The page.act() method allows you to control the browser using natural language instructions. The AI interprets your instruction, determines what actions to take, and executes them automatically.
Signature
page.act(instruction: string): Promise<ActResult>
Parameters:
instruction - Natural language description of what you want to do
Returns: Promise<ActResult>
{
success: boolean
actions: Array<{
type: string // 'click', 'input', 'goto', etc.
params: unknown[]
result?: unknown
error?: string
}>
reasoning?: string
}
How It Works
When you call page.act():
- AI captures the current page state (DOM, visible elements, form fields, etc.)
- Your instruction is sent to the AI provider with page context
- AI determines which actions to perform (click, input, scroll, etc.)
- Actions are executed sequentially on the page
- Result is returned with details about what was done
Basic Examples
Simple Click Actions
await page.goto('https://example.com')
// Click a button
await page.act('Click the sign up button')
// Click a link
await page.act('Click the privacy policy link')
// Click by description
await page.act('Click the blue submit button at the bottom')
// Fill a single field
await page.act('Fill in the email field with [email protected]')
// Fill multiple fields
await page.act('Enter username "johndoe" and password "secret123"')
// Select from dropdown
await page.act('Select "United States" from the country dropdown')
// Check a checkbox
await page.act('Check the "I agree to terms" checkbox')
Multi-Step Workflows
await page.goto('https://example.com/login')
// AI performs multiple actions in sequence
await page.act('Fill in the login form with username "john" and password "pass123", then click login')
Conditional Actions
await page.goto('https://example.com/products')
// AI finds and interacts with dynamic elements
await page.act('If there is a cookie consent banner, click accept')
await page.act('Find the product with the lowest price and click on it')
// Scroll to find elements
await page.act('Scroll down to the footer and click the contact link')
// Navigate through pages
await page.act('Click the next page button')
Advanced Examples
Complex Interactions
await page.goto('https://example.com/checkout')
// Multi-step form completion
const result = await page.act(`
Fill out the shipping form with:
- Name: John Doe
- Address: 123 Main St
- City: San Francisco
- ZIP: 94102
Then click continue
`)
if (result.success) {
console.log('Form completed successfully')
console.log('Actions taken:', result.actions)
}
Dynamic Content Handling
// Wait and interact with loaded content
await page.act('Wait for the search results to load, then click the first result')
// Handle popups
await page.act('If a signup popup appears, close it')
// Interact with carousels
await page.act('Click the right arrow on the image carousel 3 times')
Search and Filter
await page.goto('https://example.com/products')
await page.act('Enter "laptop" in the search box and press enter')
await page.act('Filter results by price: $500-$1000')
await page.act('Sort by highest rating')
Best Practices
Write Clear Instructions
Be specific and descriptive.

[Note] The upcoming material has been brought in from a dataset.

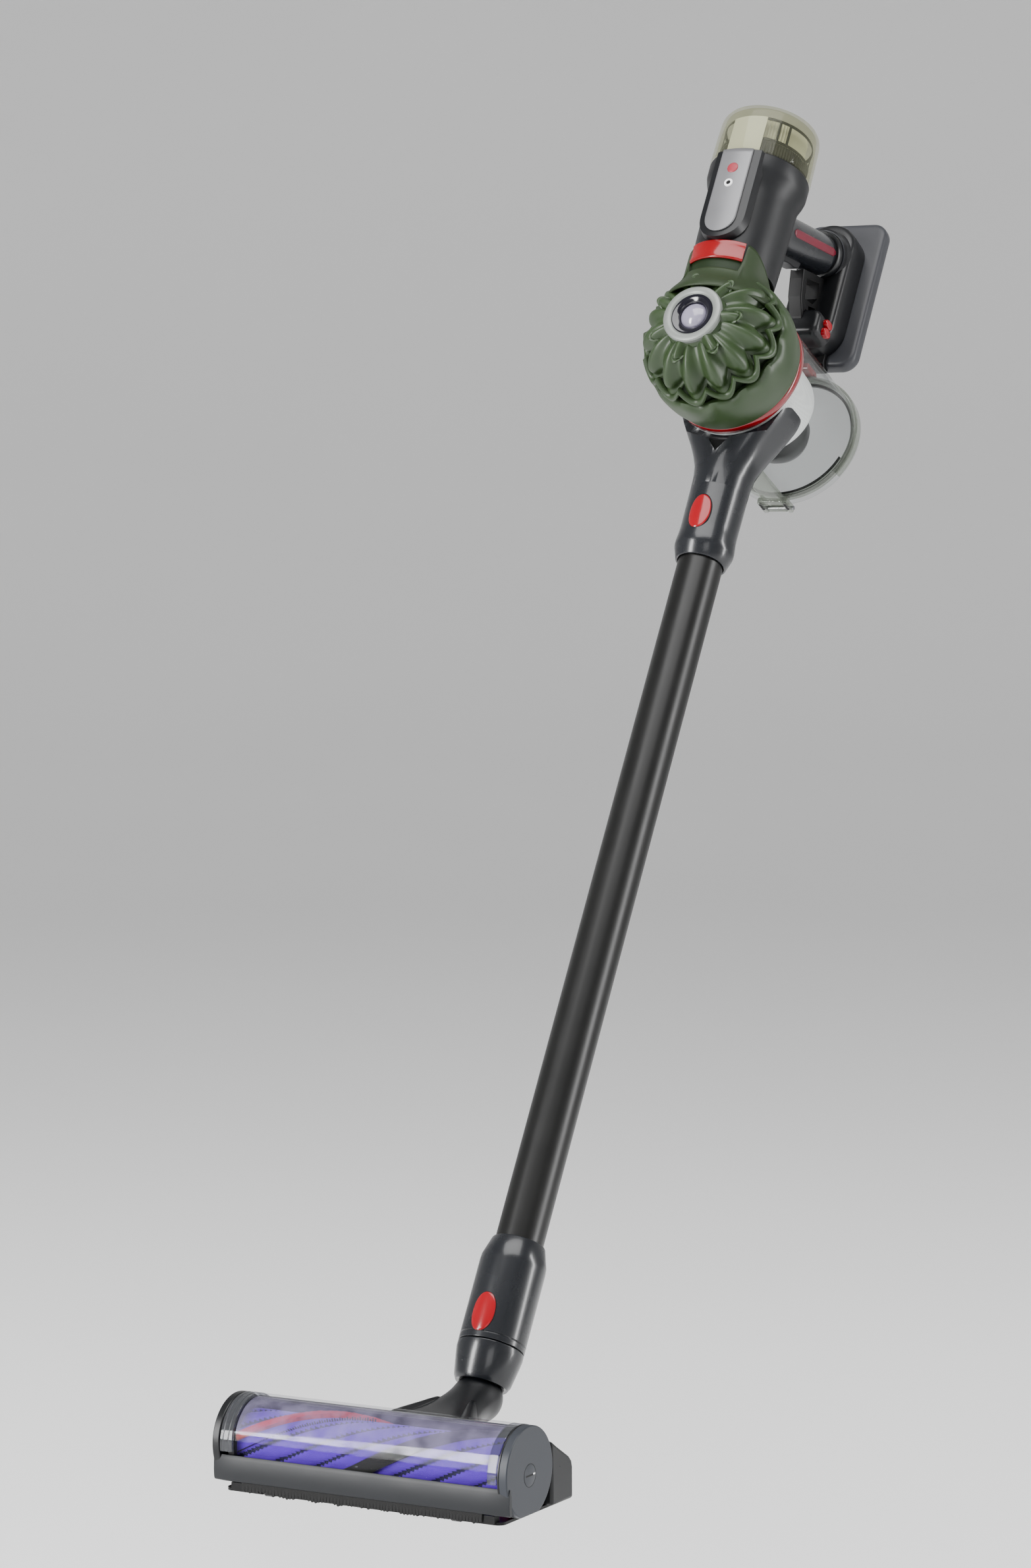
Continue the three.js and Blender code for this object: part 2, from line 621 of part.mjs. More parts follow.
function buildRunner() {
  const bar = cuboid([-9, binCentreY, RUNNER_LOW], [9, hingeY + 2, hingeZ - 7]);
  const bed = solid(rod(BIN_RADIUS + GAP, RUNNER_LOW - 5, binEnd + 10, 44));
  const ears = [-1, 1].map((side) =>
    cuboid([Math.min(side * KNUCKLE, side * (KNUCKLE + 5)), DOOR_RADIUS + 1.4, hingeZ - 14],
      [Math.max(side * KNUCKLE, side * (KNUCKLE + 5)), hingeY + 3.2, hingeZ + 3]));
  const foot = cuboid([-14, DOOR_RADIUS + 0.8, hingeZ - 14], [14, hingeY + 2, hingeZ - 7]);
  const bore = aboutX(rod(PIN_RADIUS + 0.3, -20, 20, 16), hingeY, hingeZ);
  return cut(unite(bar, foot, ...ears), bed, bore);
}
place(bin, "bin_runner", buildRunner(), clear(0xd8dcdc));
place(bin, "door_hinge_pin", aboutX(rod(PIN_RADIUS, -15, 15, 16), hingeY, hingeZ), metal(SILVER));

function buildDoor() {
  const dish = solid(revolve([
    [0, binEnd + GAP],
    [BIN_RADIUS + GAP, binEnd + GAP],
    [BIN_RADIUS + GAP, binEnd - 6],
    [DOOR_RADIUS, binEnd - 6],
    [DOOR_RADIUS, binEnd + 2.6],
    [DOOR_RADIUS - 2, binEnd + 4],
    [DOOR_RADIUS - 6, binEnd + 2.6],
    [0, binEnd + 2.6],
  ], 44));
  const knuckle = aboutX(rod(3.6, -KNUCKLE + GAP, KNUCKLE - GAP, 16), hingeY, hingeZ);
  const strap = cuboid([-KNUCKLE + GAP, DOOR_RADIUS - 2, hingeZ - 0.5], [KNUCKLE - GAP, hingeY, hingeZ + 3]);
  const hingeSide = cuboid([-60, 34, binEnd - 20], [60, DOOR_RADIUS + 1, binEnd + GAP]);
  const bore = aboutX(rod(PIN_RADIUS + 0.3, -20, 20, 16), hingeY, hingeZ);
  const bed = solid(rod(BIN_RADIUS + GAP, binEnd - 20, binEnd + GAP, 44));
  return cut(unite(dish.subtract(hingeSide), knuckle, strap), bore, bed);
}
place(bin, "bin_door", buildDoor(), clear(0xf0f2f2));

const seal = solid(ring(BIN_RADIUS - BIN_WALL - GAP, BIN_RADIUS - BIN_WALL - 3, binEnd - 3, binEnd, 36));
place(bin, "door_seal", seal, matte(BLACK));

function buildLatch() {
  const lever = cuboid([-8, -DOOR_RADIUS - 4.5, binEnd - 22], [8, -DOOR_RADIUS - 0.5, binEnd - 1]);
  const stem = cuboid([-6, -DOOR_RADIUS - 1, binEnd - 22], [6, -BIN_RADIUS + 2, binEnd - 8]);
  const bed = solid(rod(BIN_RADIUS + GAP, 0, 300, 44));
  return cut(unite(lever, stem), bed);
}
place(bin, "door_latch", buildLatch(), gloss(RED));

// ---------- cyclone ----------

const machineInBin = bin.matrix.clone().invert();
const NECK_START = 40;

// The neck from the cyclone up to the motor, behind the front of the outer cones.
function cycloneNeck(radius, top) {
  const tube = solid(rod(radius, BIN_RISE + 20, top), machineInBin, motor.matrix);
  return tube.subtract(cuboid([-90, -90, -90], [90, 90, NECK_START - radius + MOTOR_FOOT_RADIUS - 1]));
}

const motorRoom = solid(rod(MOTOR_FOOT_RADIUS + 1, MOTOR_FOOT - GAP, MOTOR_FOOT + 60), machineInBin, motor.matrix);

function buildCycloneBase() {
  const skirt = solid(revolve([
    [SHROUD_RADIUS, 58],
    [CYCLONE_RADIUS - 4, 58],
    [CYCLONE_RADIUS + 1, 66],
    [CYCLONE_RADIUS + 1, 72],
    [BIN_RADIUS + 0.6, BIN_TOP - 8 - GAP],
    [SHROUD_RADIUS, BIN_TOP - 8 - GAP],
    [SHROUD_RADIUS, 58],
  ], 40));
  const inside = solid(rod(SHROUD_RADIUS, -60, 200, 40));
  const airway = solid(rod(MOTOR_FOOT_RADIUS - 6, 0, MOTOR_FOOT + 5), machineInBin, motor.matrix);
  const shell = cut(cycloneNeck(MOTOR_FOOT_RADIUS - 1, MOTOR_FOOT - GAP), airway);
  return cut(unite(skirt, shell), inside, motorRoom);
}
place(bin, "cyclone_base", buildCycloneBase(), matte(OLIVE));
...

Instead of “click the button”, say “click the blue submit button at the bottom of the form”
Good:
await page.act('Click the red "Add to Cart" button next to the product image')
await page.act('Fill in the email field in the login form with [email protected]')
Bad:
await page.act('Click it') // Too vague
await page.act('Do the thing') // Not specific
Break Down Complex Tasks
For very complex workflows, break them into steps:
// Instead of one giant instruction
await page.act('Fill in the form')
await page.act('Select shipping method')
await page.act('Click continue to payment')
Handle Errors
Check the result and handle failures:
const result = await page.act('Click the checkout button')
if (!result.success) {
console.error('Action failed:', result.actions)
// Try alternative approach or manual automation
}
Combine with Manual Automation
Mix AI actions with traditional automation for best results:
// Use AI for dynamic interactions
await page.act('Accept cookie consent if it appears')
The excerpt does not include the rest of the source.